## Job
Extract the complete data exactly as given.

- - - - -

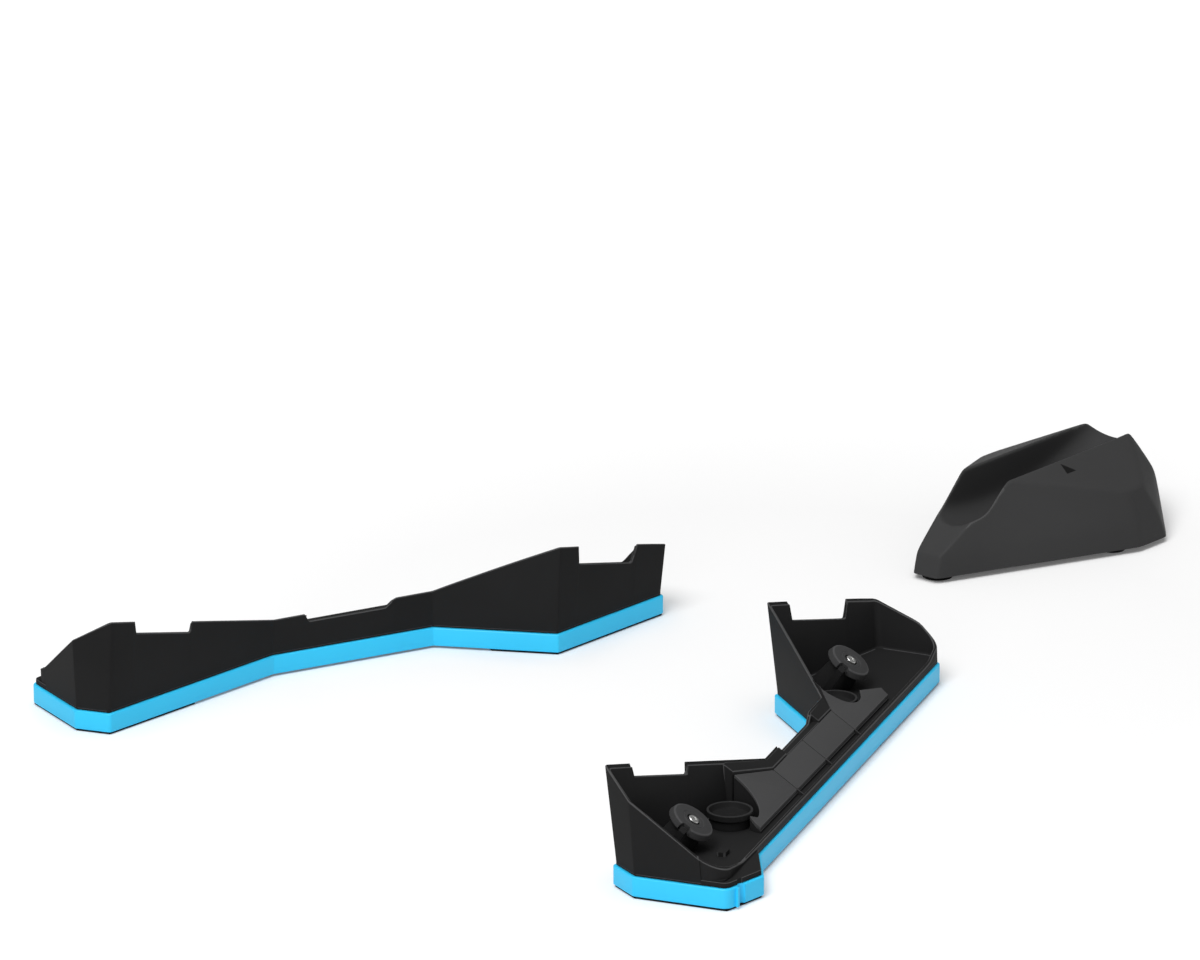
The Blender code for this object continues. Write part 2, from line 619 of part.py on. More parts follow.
def disc_bolt(end, spot, plate):
    low = BOLT_HEAD_THICK - GAP
    profile = [(0, -BOLT_LENGTH), (BOLT_RADIUS, -BOLT_LENGTH), (BOLT_RADIUS, -low),
               (BOLT_HEAD_RADIUS, -low), (BOLT_HEAD_RADIUS, -0.4 * MM), (BOLT_HEAD_RADIUS * 0.8, 0.4 * MM),
               (0, 0.6 * MM)]
    return place(turned(f"right_{end}_disc_bolt", profile, 20), plate,
                 (spot[0] * MM, spot[1] * MM, DISC_TOP), (BED_ANGLE, 0, 0), "steel")


def right_plate():
    """All pieces of the right plate; the left plate is its mirror image."""
    plate = empty("right_plate", (PLATE_X, PLATE_Y, 0), PLATE_SPLAY)
    pieces = [base(plate), sole("rear", -0.2, REAR_SOLE_END, plate),
              sole("front", FRONT_SOLE_START, 0.6, plate), tray(plate)] + panels(plate)
    for name, spot in ROLLER_SPOTS.items():
        pieces.append(axle(f"right_{name}_axle", spot, plate))
        pieces.append(roller(f"right_{name}_roller", spot, plate))
    for end, spot in GUIDE_SPOTS.items():
        pieces += [slot_liner(end, spot, plate), guide_pin(end, spot, plate)]
        pieces.append(cup(end, CUP_SPOTS[end], plate))
    for end, spot in DISC_SPOTS.items():
        pieces += [disc(end, spot, plate), disc_bolt(end, spot, plate)]
    return plate, pieces


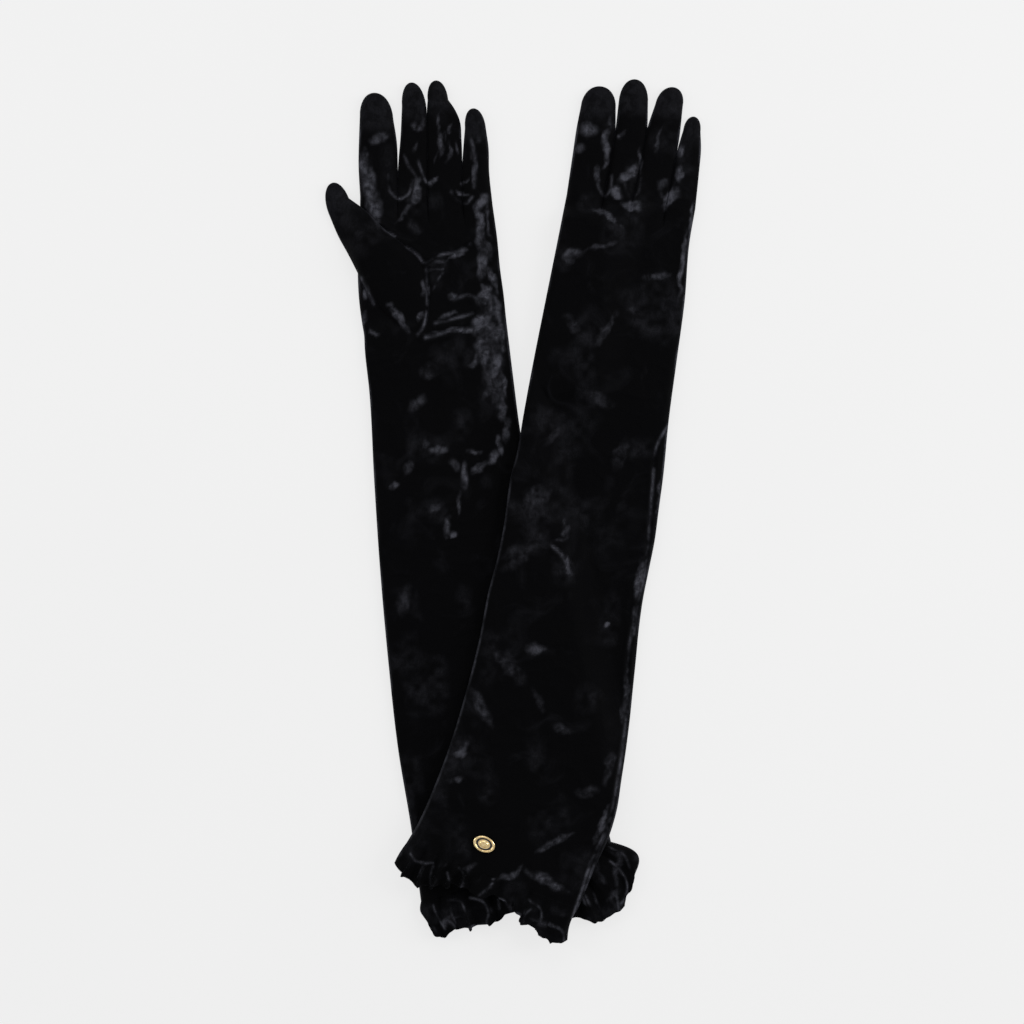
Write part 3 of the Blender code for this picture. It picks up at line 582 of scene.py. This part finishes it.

- - - - -

## Completed task
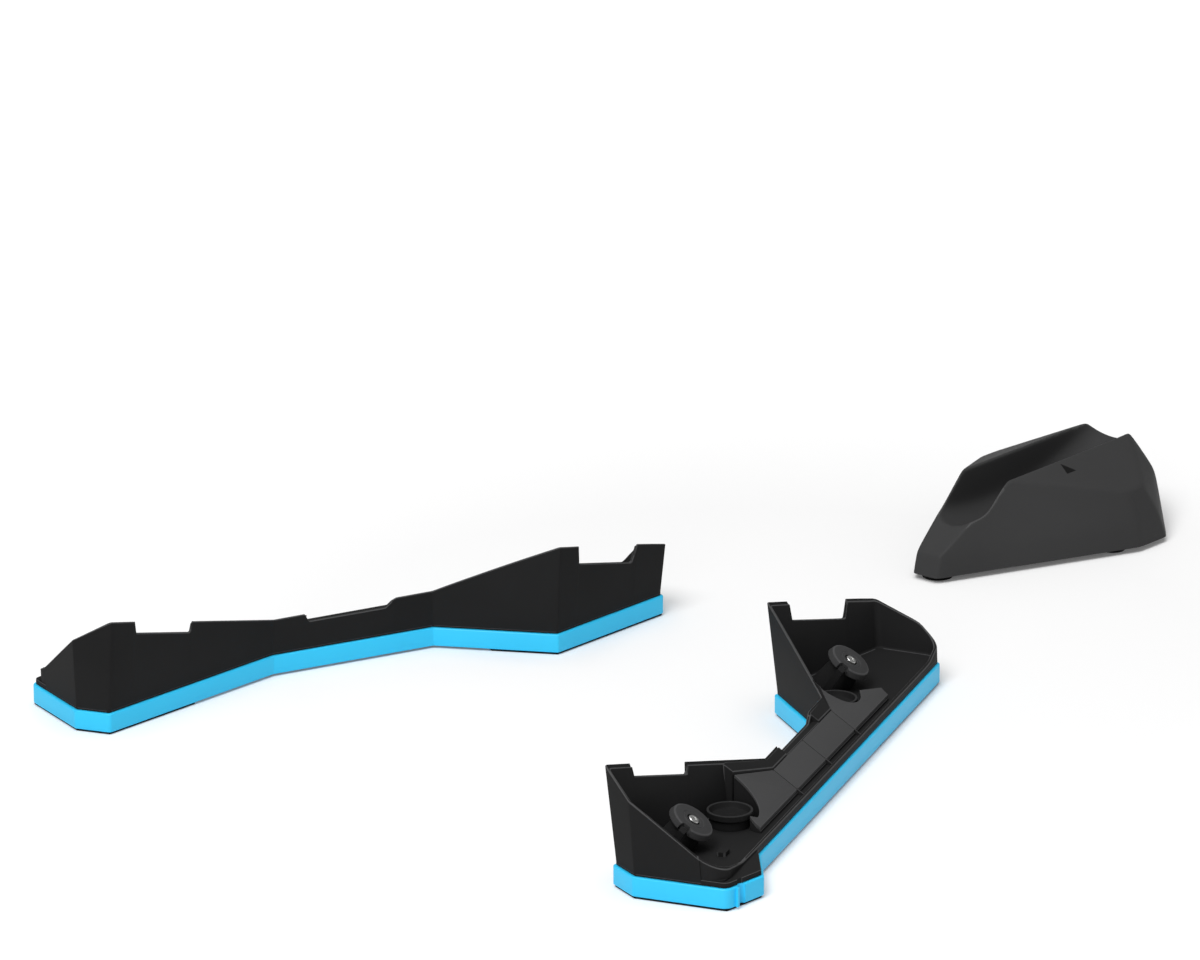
The Blender code for this object continues. Write part 2, from line 619 of part.py on. More parts follow.
def disc_bolt(end, spot, plate):
    low = BOLT_HEAD_THICK - GAP
    profile = [(0, -BOLT_LENGTH), (BOLT_RADIUS, -BOLT_LENGTH), (BOLT_RADIUS, -low),
               (BOLT_HEAD_RADIUS, -low), (BOLT_HEAD_RADIUS, -0.4 * MM), (BOLT_HEAD_RADIUS * 0.8, 0.4 * MM),
               (0, 0.6 * MM)]
    return place(turned(f"right_{end}_disc_bolt", profile, 20), plate,
                 (spot[0] * MM, spot[1] * MM, DISC_TOP), (BED_ANGLE, 0, 0), "steel")


def right_plate():
    """All pieces of the right plate; the left plate is its mirror image."""
    plate = empty("right_plate", (PLATE_X, PLATE_Y, 0), PLATE_SPLAY)
    pieces = [base(plate), sole("rear", -0.2, REAR_SOLE_END, plate),
              sole("front", FRONT_SOLE_START, 0.6, plate), tray(plate)] + panels(plate)
    for name, spot in ROLLER_SPOTS.items():
        pieces.append(axle(f"right_{name}_axle", spot, plate))
        pieces.append(roller(f"right_{name}_roller", spot, plate))
    for end, spot in GUIDE_SPOTS.items():
        pieces += [slot_liner(end, spot, plate), guide_pin(end, spot, plate)]
        pieces.append(cup(end, CUP_SPOTS[end], plate))
    for end, spot in DISC_SPOTS.items():
        pieces += [disc(end, spot, plate), disc_bolt(end, spot, plate)]
    return plate, pieces


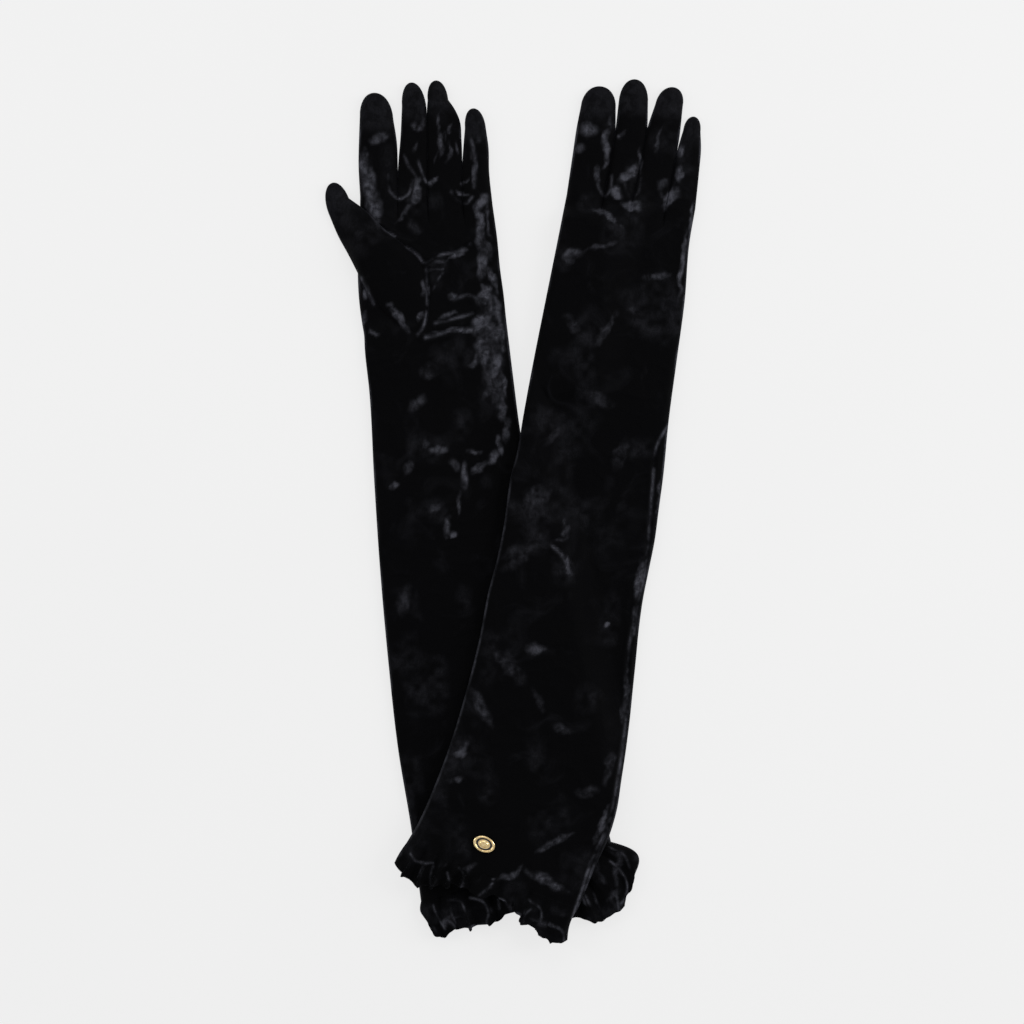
Write part 3 of the Blender code for this picture. It picks up at line 582 of scene.py. This part finishes it.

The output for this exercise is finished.